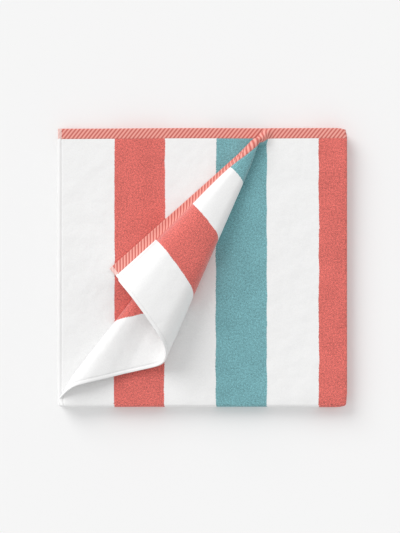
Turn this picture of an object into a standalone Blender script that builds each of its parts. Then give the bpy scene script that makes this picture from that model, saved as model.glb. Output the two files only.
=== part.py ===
"""Striped beach towel, folded into eight layers, its top corner turned back in a loose roll.

The towel is one woven cloth. It is folded in half across its width, with the fold on the right, and
then back and forth along its length into four panels. The free corner of the top layer is lifted from
the left, turned over a slanting crease and rolled back on itself, so that its end hem lies on the layer
below. The cloth is worked out as its middle surface, on a grid that runs across and along the towel,
and then gets its thickness. +X points right across the stripes, +Y points to the end hem and +Z up,
and the origin lies under the middle of the folded towel.
"""

from math import cos, pi, radians, sin, tan

import bpy
import numpy as np

# The cloth, in metres
CLOTH_THICKNESS = 0.0024
LAYER_PITCH = 0.0032

# The folded towel, in metres
FOLDED_WIDTH = 0.4588
FOLDED_LENGTH = 0.4425
TOP_LAYER_SHORTFALL = 0.0033
TURN_RADIUS = LAYER_PITCH / 2
PANEL_TURN_RADIUS = LAYER_PITCH
HIDDEN_TURN_INSET = 0.003

LEFT_HEM_X = -FOLDED_WIDTH / 2
SIDE_TURN_X = FOLDED_WIDTH / 2 - TURN_RADIUS - CLOTH_THICKNESS / 2
TOP_LEFT_HEM_X = LEFT_HEM_X + TOP_LAYER_SHORTFALL
END_HEM_Y = FOLDED_LENGTH / 2
TURN_REACH = PANEL_TURN_RADIUS + TURN_RADIUS + CLOTH_THICKNESS / 2
BOTTOM_TURN_Y = -FOLDED_LENGTH / 2 + TURN_REACH
HIDDEN_TURN_Y = FOLDED_LENGTH / 2 - TURN_REACH - HIDDEN_TURN_INSET
BOTTOM_LAYER_Z = CLOTH_THICKNESS / 2
TOP_LAYER_Z = BOTTOM_LAYER_Z + 7 * LAYER_PITCH

# The turned-back corner. The crease starts on the end hem and slants down to the left, and every
# straight line of the roll starts at the crease's own top, like the lines of a cone.
CREASE_TOP_X = 0.1014
CREASE_ANGLE = 52.0
HEM_PULL = 0.006
HEM_PULL_END_ANGLE = 35.0
GATHER_START = 0.020
GATHER_END = -0.014

# The section across the roll, from the end hem round to the crease. "angle" is the angle in the flat
# cloth between the end hem and that line of the roll, "slope" is the way the cloth climbs there, seen
# along the roll (0 runs right, 90 straight up, -90 down, -180 back to the left underneath), "top" is
# the same close to the crease's top, where the thick cloth can't bend as sharply, and "lift" is the
# number of layers that the cloth lies above the top layer's own level.
ROLL_SECTION = (
    {"part": "hem on the layer below", "angle": 0, "slope": 0, "top": 70, "lift": 0.00},
    {"part": "hem starts to lift", "angle": 3, "slope": 30, "top": 75, "lift": 0.05},
    {"part": "steepest rise", "angle": 6, "slope": 95, "top": 75, "lift": 0.20},
    {"part": "side of the roll", "angle": 9, "slope": 75, "top": 65, "lift": 0.40},
    {"part": "shoulder", "angle": 13, "slope": 45, "top": 50, "lift": 0.70},
    {"part": "crown", "angle": 18, "slope": 0, "top": 15, "lift": 1.00},
    {"part": "far end of the crown", "angle": 27, "slope": -15, "top": -45, "lift": 1.00},
    {"part": "outer edge begins", "angle": 31, "slope": -55, "top": -70, "lift": 1.00},
    {"part": "outer edge", "angle": 35, "slope": -90, "top": -90, "lift": 1.00},
    {"part": "outer edge ends", "angle": 39, "slope": -165, "top": -115, "lift": 1.00},
    {"part": "hollow of the underside", "angle": 43, "slope": -190, "top": -140, "lift": 1.00},
    {"part": "underside by the crease", "angle": 49, "slope": -185, "top": -130, "lift": 0.90},
    {"part": "crease", "angle": CREASE_ANGLE, "slope": -95, "top": -95, "lift": 0.54},
)
TOP_SECTION_END = 0.060
LANDING_ANGLE = 27.0

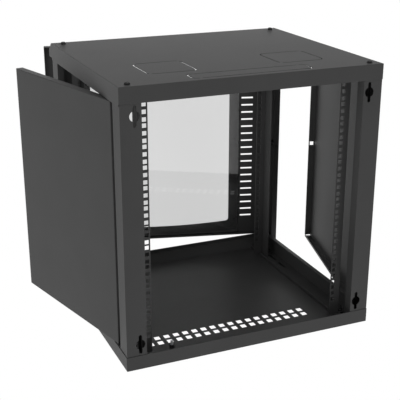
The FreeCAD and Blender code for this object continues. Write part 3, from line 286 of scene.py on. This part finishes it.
def tinted_glass():
    """Clear toughened glass with a faint grey tint and a trace of dust."""
    s = Shader("clear_glass")
    tint = s.ramp(s.noise(**WAVE_NOISE), "Fac", GLASS_TONES)
    s.link(tint, "Color", s.bsdf, "Base Color")
    s.roughen(s.noise(**DUST_NOISE), "Fac", GLASS_ROUGHNESS)
    s.set(Transmission_Weight=1.0, IOR=GLASS_INDEX)
    return s.material


def dress():
    """Give every CAD node the finish of its slot in the record, or black oxide."""
    finishes = {
        "black_powder": powder_coat(),
        "dark_screws": matte("black_oxide", **BLACK_OXIDE),
        "zinc_plate": plated("zinc_plate", **ZINC),
        "nickel_lock": plated("nickel_plate", **NICKEL),
        "black_nylon": matte("black_nylon", **BLACK_NYLON),
        "clear_glass": tinted_glass(),
        "black_tape": matte("foam_tape", **FOAM_TAPE),
    }
    for entry in frame["record"]["subparts"]:
        node = frame["nodes"][entry["node"]]
        node.data.materials.clear()
        slot = "dark_screws" if entry["node"] in BLACKENED else entry["material_slot"]
        node.data.materials.append(finishes[slot])


def white_ground():
    """Evenly white by its own light, so it takes no shadow."""
    s = Shader("studio_floor")
    s.set(Base_Color=BLACK, Roughness=1.0, Specular_IOR_Level=0.0)
    s.set(Emission_Color=WHITE, Emission_Strength=1.0)
    return s.material


def make_floor():
    """The white floor, just under the cabinet."""
    half = FLOOR_SIDE / 2
    corners = [(-half, -half, 0), (half, -half, 0), (half, half, 0), (-half, half, 0)]
    mesh = bpy.data.meshes.new("floor")
    mesh.from_pydata(corners, [], [(0, 1, 2, 3)])
    mesh.materials.append(white_ground())
    sheet = bpy.data.objects.new("floor", mesh)
    sheet.location.z = -FLOOR_DROP
    scene.collection.objects.link(sheet)


def area_light(name, place, target, size, power):
    """A rectangular lamp at a place, aimed at a target."""
    data = bpy.data.lights.new(name, "AREA")
    data.shape = "RECTANGLE"
    data.size, data.size_y = size
    data.energy = power
    light = bpy.data.objects.new(name, data)
    light.location = place
    aim = Vector(target) - Vector(place)
    light.rotation_mode = "QUATERNION"
    light.rotation_quaternion = aim.to_track_quat("-Z", "Y")
    scene.collection.objects.link(light)
    return light


def make_studio():
    """An even white world, the floor, three soft lights and a weak one inside the cabinet."""
    world = bpy.data.worlds.new("studio")
    scene.world = world
    world.use_nodes = True
    background = world.node_tree.nodes["Background"]
    background.inputs["Color"].default_value = WHITE
    background.inputs["Strength"].default_value = WORLD_STRENGTH
    make_floor()
    area_light("top_softbox", **TOP_SOFTBOX)
    area_light("rear_softbox", **REAR_SOFTBOX)
    area_light("door_strip", **DOOR_STRIP)
    fill = area_light("inside_fill", **INSIDE_FILL)
    fill.visible_camera = False
    fill.visible_glossy = False
    fill.visible_transmission = False


make_camera()
dress()
make_studio()
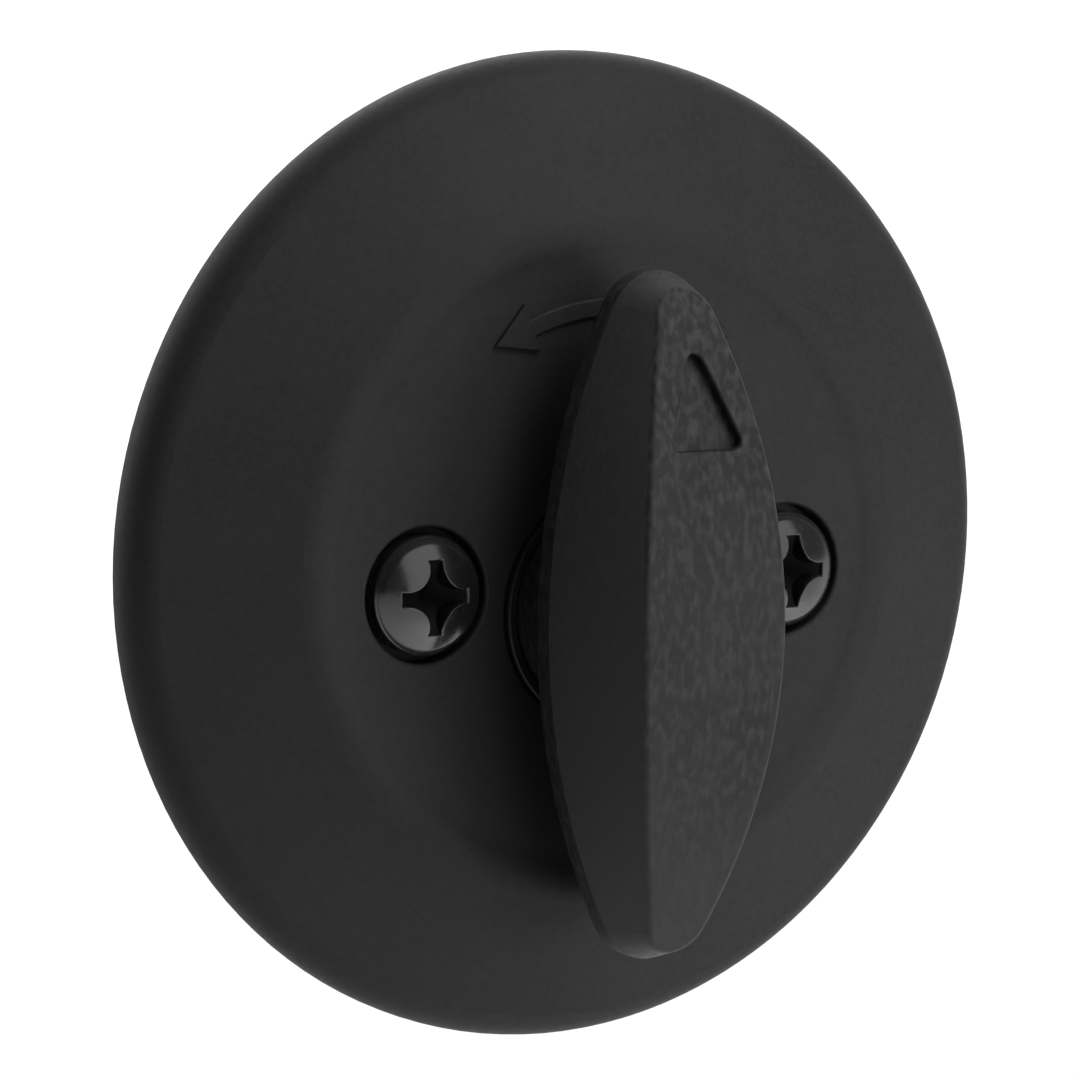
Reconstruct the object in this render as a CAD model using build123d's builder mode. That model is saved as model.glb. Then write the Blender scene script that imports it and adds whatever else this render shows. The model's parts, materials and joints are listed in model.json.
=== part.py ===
from build123d import *
import math
import os

# Interior thumbturn assembly of a deadbolt door lock. Millimetres, +Z up.
# The door's face is the plane Y = 0: the rose stands off it towards -Y, and the stem, the torque blade and
# the mounting screws go into the door's bore towards +Y. The origin is the rose's centre on the door's face.
# Heights are measured from the door's face towards the room, so a negative height is inside the door.

# ---- driving dimensions ----
ROSE_R = 31.75                 # 2 1/2 in rose
HUB_DROP = 3.15                # the stem's axis sits this far below the rose's centre
SCREW_DROP = 1.55              # the two mounting screws sit this far below the rose's centre
SCREW_X = 13.3                 # half the spacing of the mounting screws

# rose: outer skin, then inner skin, as heights over the door
ROSE_CORNER_H = 2.2            # where the side wall and the sloping ring would meet
ROSE_RIM_FILLET = 2.7
CREST_R = 20.9
CREST_H = 6.4
CENTRE_R = 19.2                # edge of the slightly sunk flat centre
CENTRE_H = 6.1
CREST_SOFTNESS = 4.0
CENTRE_SOFTNESS = 6.0
INNER_WALL_R = 30.2
INNER_CORNER_H = 1.0
INNER_CREST_R = 20.6
INNER_CREST_H = 4.9
INNER_CENTRE_H = 4.6

# support plate inside the rose
PLATE_R = 28.8
PLATE_H = 1.2                  # its front face; its back face is flush with the door
BEAD_R = 25.6                  # stiffening groove in its back face
BEAD_W = 1.6
BEAD_DEEP = 0.35
PLATE_SCREW_CIRCLE_R = 22.3
PLATE_SCREW_R = 1.2
PLATE_SCREW_HEAD_R = 2.2
PLATE_SCREW_HEAD_T = 1.1
PLATE_SCREW_END_H = 3.5
PLATE_SCREW_SLOT_L = 2.4       # driving slots: length, width and depth
PLATE_SCREW_SLOT_W = 0.6
PLATE_SCREW_SLOT_DEEP = 0.5
BOSS_R = 3.3
BOSS_TOP_H = 4.1
BOSS_OVERLAP = 0.5             # the screw bosses run this far into the skin
MOUTH_FILLET = 0.25            # round the counterbores and the hub hole
CUT_PAST = 1.0                 # a cutter runs this far past what it cuts

# mounting screws, no. 8 with a no. 2 cross recess
SCREW_HEAD_R = 3.75
SCREW_SEAT_H = 4.6
SCREW_SIDE_H = 6.3             # where the head's side ends and its dome starts
SCREW_DOME_T = 1.45
SCREW_SHANK_R = 1.9            # plain shank under the head
SCREW_THREAD_R = 2.08          # outside of the thread
SCREW_THREAD_H = -1.5          # where the thread starts
SCREW_END_H = -30.0
SCREW_THREAD_RAMP = 0.18       # length of the slope between the shank and the thread
SCREW_POINT = 0.7
RECESS_SPAN = 4.75             # the cross at its mouth: span, wing width, radius of the hollow in its middle
RECESS_WING = 1.25
RECESS_ROOT_R = 1.28
RECESS_FLOOR_SPAN = 2.14       # the same at its bottom
RECESS_FLOOR_WING = 0.88
RECESS_FLOOR_R = 0.62
RECESS_DEEP = 2.3
COUNTERBORE_R = 4.25
SCREW_HOLE_R = 2.35
SCREW_BOSS_R = 5.1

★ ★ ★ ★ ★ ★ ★

(Objective) Repeat the lines from the first one in the records through the line containing "TOP_LAYER_Z = BOTTOM_LAYER_Z", exactly as written, and nothing else.

(Exercise result)
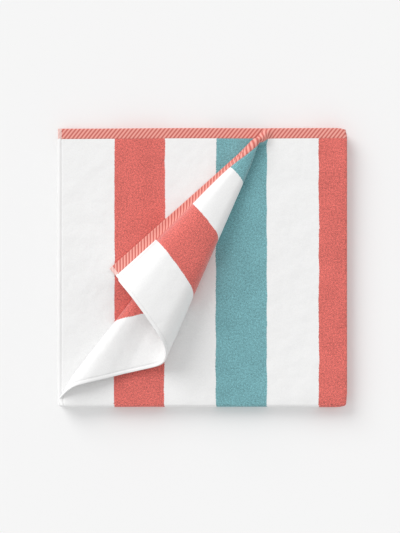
Turn this picture of an object into a standalone Blender script that builds each of its parts. Then give the bpy scene script that makes this picture from that model, saved as model.glb. Output the two files only.
=== part.py ===
"""Striped beach towel, folded into eight layers, its top corner turned back in a loose roll.

The towel is one woven cloth. It is folded in half across its width, with the fold on the right, and
then back and forth along its length into four panels. The free corner of the top layer is lifted from
the left, turned over a slanting crease and rolled back on itself, so that its end hem lies on the layer
below. The cloth is worked out as its middle surface, on a grid that runs across and along the towel,
and then gets its thickness. +X points right across the stripes, +Y points to the end hem and +Z up,
and the origin lies under the middle of the folded towel.
"""

from math import cos, pi, radians, sin, tan

import bpy
import numpy as np

# The cloth, in metres
CLOTH_THICKNESS = 0.0024
LAYER_PITCH = 0.0032

# The folded towel, in metres
FOLDED_WIDTH = 0.4588
FOLDED_LENGTH = 0.4425
TOP_LAYER_SHORTFALL = 0.0033
TURN_RADIUS = LAYER_PITCH / 2
PANEL_TURN_RADIUS = LAYER_PITCH
HIDDEN_TURN_INSET = 0.003

LEFT_HEM_X = -FOLDED_WIDTH / 2
SIDE_TURN_X = FOLDED_WIDTH / 2 - TURN_RADIUS - CLOTH_THICKNESS / 2
TOP_LEFT_HEM_X = LEFT_HEM_X + TOP_LAYER_SHORTFALL
END_HEM_Y = FOLDED_LENGTH / 2
TURN_REACH = PANEL_TURN_RADIUS + TURN_RADIUS + CLOTH_THICKNESS / 2
BOTTOM_TURN_Y = -FOLDED_LENGTH / 2 + TURN_REACH
HIDDEN_TURN_Y = FOLDED_LENGTH / 2 - TURN_REACH - HIDDEN_TURN_INSET
BOTTOM_LAYER_Z = CLOTH_THICKNESS / 2
TOP_LAYER_Z = BOTTOM_LAYER_Z + 7 * LAYER_PITCH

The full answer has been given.